▼▼▼

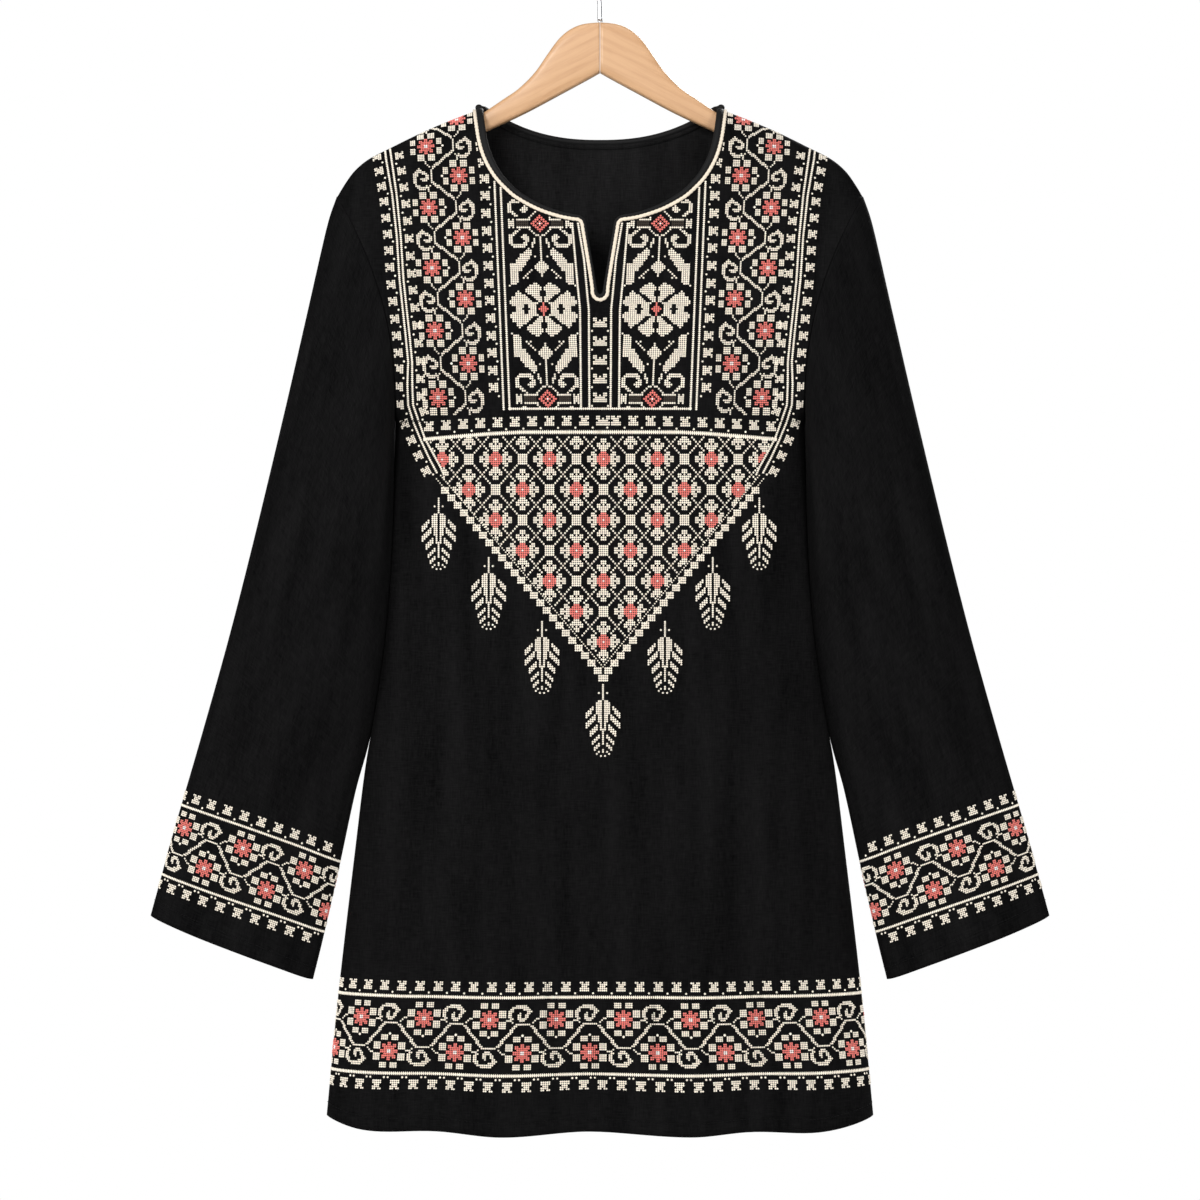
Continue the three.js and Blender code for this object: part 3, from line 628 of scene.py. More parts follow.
def sweep(points, across, radius, thick, sides, groove=0.0, plies=2, layLength=4.0, rounded=2.5):
    # an oval ring square to the line at each point, closing as a quarter circle towards both ends; the
    # plies' grooves wind round it with the length
    along = directions(points)
    radius = np.broadcast_to(radius, len(points))[:, None]
    first = across - (across * along).sum(1)[:, None] * along
    first /= np.linalg.norm(first, axis=1)[:, None]
    second = np.cross(along, first)
    run = runAlong(points)
    tip = np.clip(np.minimum(run, run[-1] - run) / rounded, 0, 1)
    radius = radius * np.sqrt(1 - (1 - tip) ** 2)[:, None]
    turn = 2 * np.pi * (np.arange(sides) + 0.5) / sides
    winding = turn[None, :] - 2 * np.pi * run[:, None] / (plies * layLength)
    ply = 1 - groove * (0.5 + 0.5 * np.cos(plies * winding))
    rings = points[:, None] + ply[..., None] * ((radius * np.cos(turn))[..., None] * first[:, None]
                                                + thick * np.sin(turn)[None, :, None] * second[:, None])
    rings = np.concatenate([points[:1, None].repeat(sides, 1), rings, points[-1:, None].repeat(sides, 1)])
    uv = np.stack([turn[None, :] * radius + 0 * run[:, None], run[:, None] + 0 * turn[None, :]], -1)
    uv = np.concatenate([uv[:1], uv, uv[-1:]])
    return rings.reshape(-1, 3), gridQuads(len(rings), sides, closed=True), uv.reshape(-1, 2) * 0.001


def makeBinding(name, face):
    size = trim["binding"]
    line = neckLine(face, False, -garment["cloth"] / 2, size["clear"], size["step"])
    rings, quads, uv = sweep(*line, size["thick"], size["sides"])
    return makePiece(name, rings, quads, bindingBlack, uv=uv)


bindingFront = makeBinding("neck_roll_front", front)
bindingBack = makeBinding("neck_roll_back", back)
braidSize = trim["braid"]
braidPath = neckLine(front, True, braidSize["above"], braidSize["clear"], braidSize["step"])
rings, quads, uv = sweep(*braidPath, braidSize["thick"], braidSize["sides"], braidSize["groove"],
                         braidSize["plies"], braidSize["layLength"])
braid = makePiece("neck_cord", rings, quads, threadDyed, uv=uv,
                  colours=np.tile(braidSize["cream"], (len(rings), 1)))
print("neck trims done")


# Charts are drawn: # cream, c coral, w white, b brown, o a larger cream bead half a cell to the
# right. Places on the yoke are counted in half stitches, across from the centre line and down from the
# crown of the wood.
stitch = {
    "half": 0.79, "yokeTop": -5.3,          # half a stitch, and the height that the count starts from
    "lift": 0.2, "sink": 0.2, "height": (0.17, 0.3), "bar": 0.29, "reach": 0.31, "ridge": 0.8,
    "running": (0.38, 0.28, 0.4),           # half length at the foot and at the ridge, and height
    "toneSpread": 0.05, "seed": 7, "bigBead": 1.45, "bead": 1.75, "beadsApart": 3.2,
    "threads": {"#": (0.925, 0.85, 0.73), "c": (0.84, 0.225, 0.19), "w": (0.97, 0.95, 0.93),
                "b": (0.035, 0.024, 0.015), "o": (0.95, 0.87, 0.75), "k": (0.004, 0.004, 0.0043)},
}
keys = "".join(stitch["threads"])

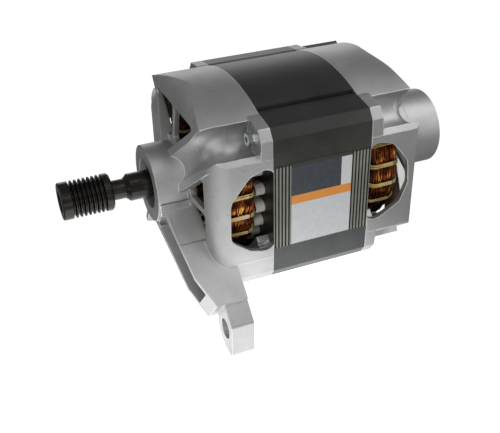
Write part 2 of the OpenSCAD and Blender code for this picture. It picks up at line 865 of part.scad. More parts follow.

▲▲▲

Copy out the whole listing exactly; please set it all down.

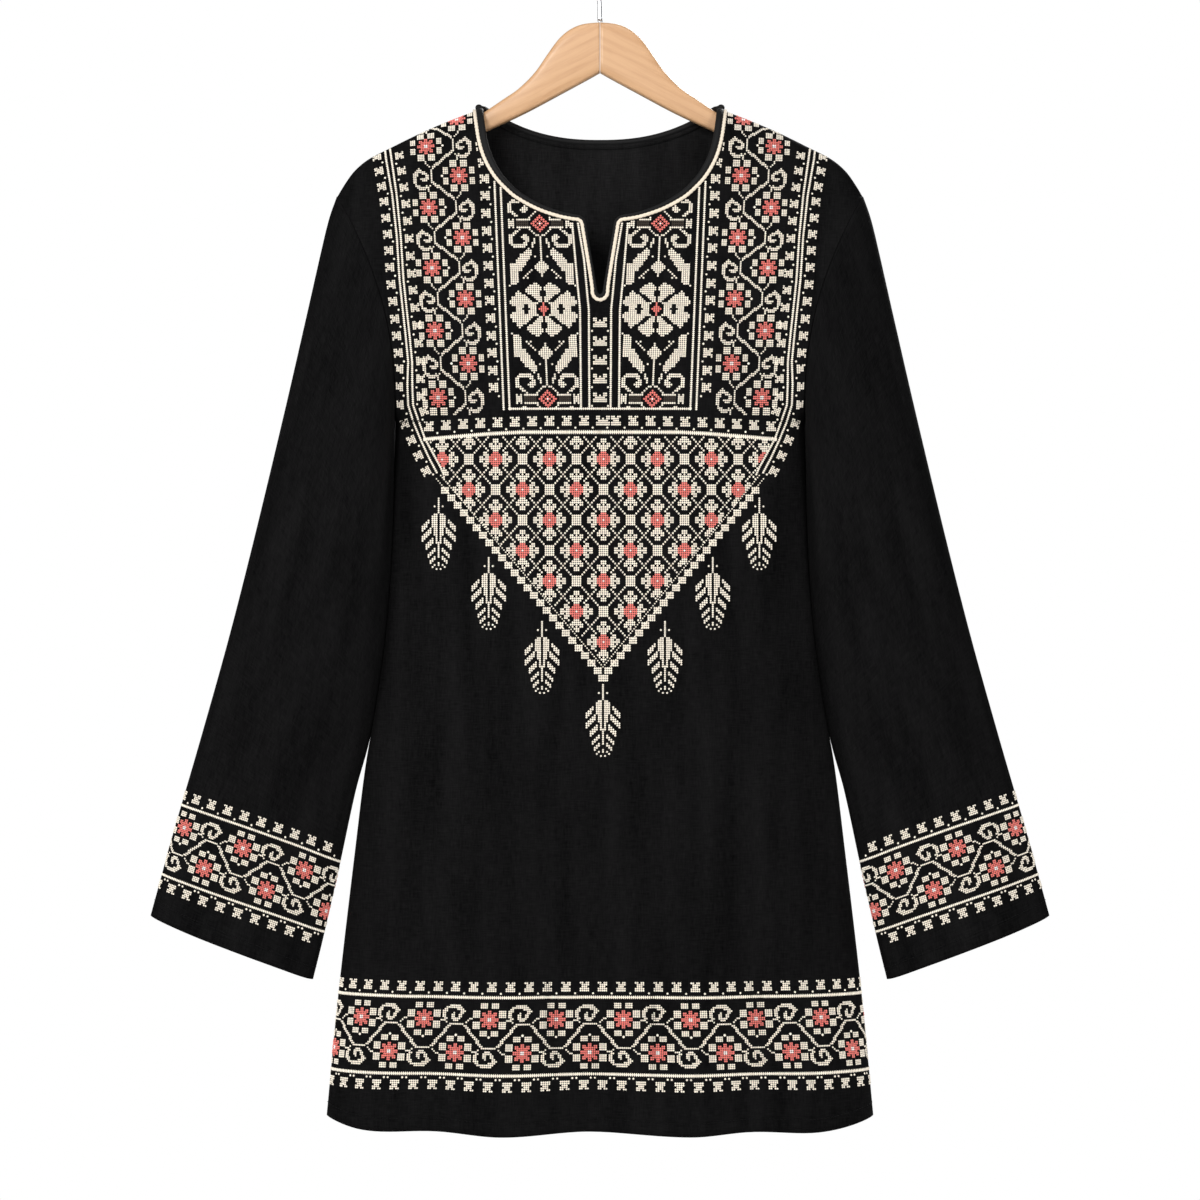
Continue the three.js and Blender code for this object: part 3, from line 628 of scene.py. More parts follow.
def sweep(points, across, radius, thick, sides, groove=0.0, plies=2, layLength=4.0, rounded=2.5):
    # an oval ring square to the line at each point, closing as a quarter circle towards both ends; the
    # plies' grooves wind round it with the length
    along = directions(points)
    radius = np.broadcast_to(radius, len(points))[:, None]
    first = across - (across * along).sum(1)[:, None] * along
    first /= np.linalg.norm(first, axis=1)[:, None]
    second = np.cross(along, first)
    run = runAlong(points)
    tip = np.clip(np.minimum(run, run[-1] - run) / rounded, 0, 1)
    radius = radius * np.sqrt(1 - (1 - tip) ** 2)[:, None]
    turn = 2 * np.pi * (np.arange(sides) + 0.5) / sides
    winding = turn[None, :] - 2 * np.pi * run[:, None] / (plies * layLength)
    ply = 1 - groove * (0.5 + 0.5 * np.cos(plies * winding))
    rings = points[:, None] + ply[..., None] * ((radius * np.cos(turn))[..., None] * first[:, None]
                                                + thick * np.sin(turn)[None, :, None] * second[:, None])
    rings = np.concatenate([points[:1, None].repeat(sides, 1), rings, points[-1:, None].repeat(sides, 1)])
    uv = np.stack([turn[None, :] * radius + 0 * run[:, None], run[:, None] + 0 * turn[None, :]], -1)
    uv = np.concatenate([uv[:1], uv, uv[-1:]])
    return rings.reshape(-1, 3), gridQuads(len(rings), sides, closed=True), uv.reshape(-1, 2) * 0.001


def makeBinding(name, face):
    size = trim["binding"]
    line = neckLine(face, False, -garment["cloth"] / 2, size["clear"], size["step"])
    rings, quads, uv = sweep(*line, size["thick"], size["sides"])
    return makePiece(name, rings, quads, bindingBlack, uv=uv)


bindingFront = makeBinding("neck_roll_front", front)
bindingBack = makeBinding("neck_roll_back", back)
braidSize = trim["braid"]
braidPath = neckLine(front, True, braidSize["above"], braidSize["clear"], braidSize["step"])
rings, quads, uv = sweep(*braidPath, braidSize["thick"], braidSize["sides"], braidSize["groove"],
                         braidSize["plies"], braidSize["layLength"])
braid = makePiece("neck_cord", rings, quads, threadDyed, uv=uv,
                  colours=np.tile(braidSize["cream"], (len(rings), 1)))
print("neck trims done")


# Charts are drawn: # cream, c coral, w white, b brown, o a larger cream bead half a cell to the
# right. Places on the yoke are counted in half stitches, across from the centre line and down from the
# crown of the wood.
stitch = {
    "half": 0.79, "yokeTop": -5.3,          # half a stitch, and the height that the count starts from
    "lift": 0.2, "sink": 0.2, "height": (0.17, 0.3), "bar": 0.29, "reach": 0.31, "ridge": 0.8,
    "running": (0.38, 0.28, 0.4),           # half length at the foot and at the ridge, and height
    "toneSpread": 0.05, "seed": 7, "bigBead": 1.45, "bead": 1.75, "beadsApart": 3.2,
    "threads": {"#": (0.925, 0.85, 0.73), "c": (0.84, 0.225, 0.19), "w": (0.97, 0.95, 0.93),
                "b": (0.035, 0.024, 0.015), "o": (0.95, 0.87, 0.75), "k": (0.004, 0.004, 0.0043)},
}
keys = "".join(stitch["threads"])

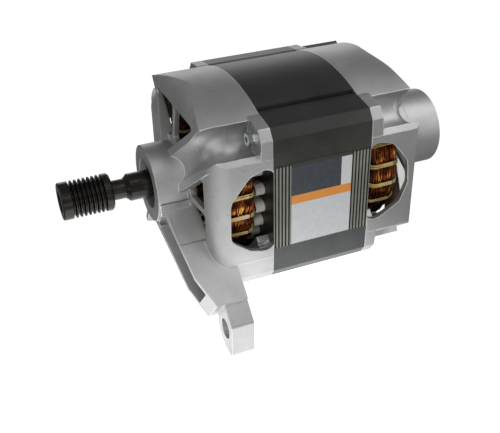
Write part 2 of the OpenSCAD and Blender code for this picture. It picks up at line 865 of part.scad. More parts follow.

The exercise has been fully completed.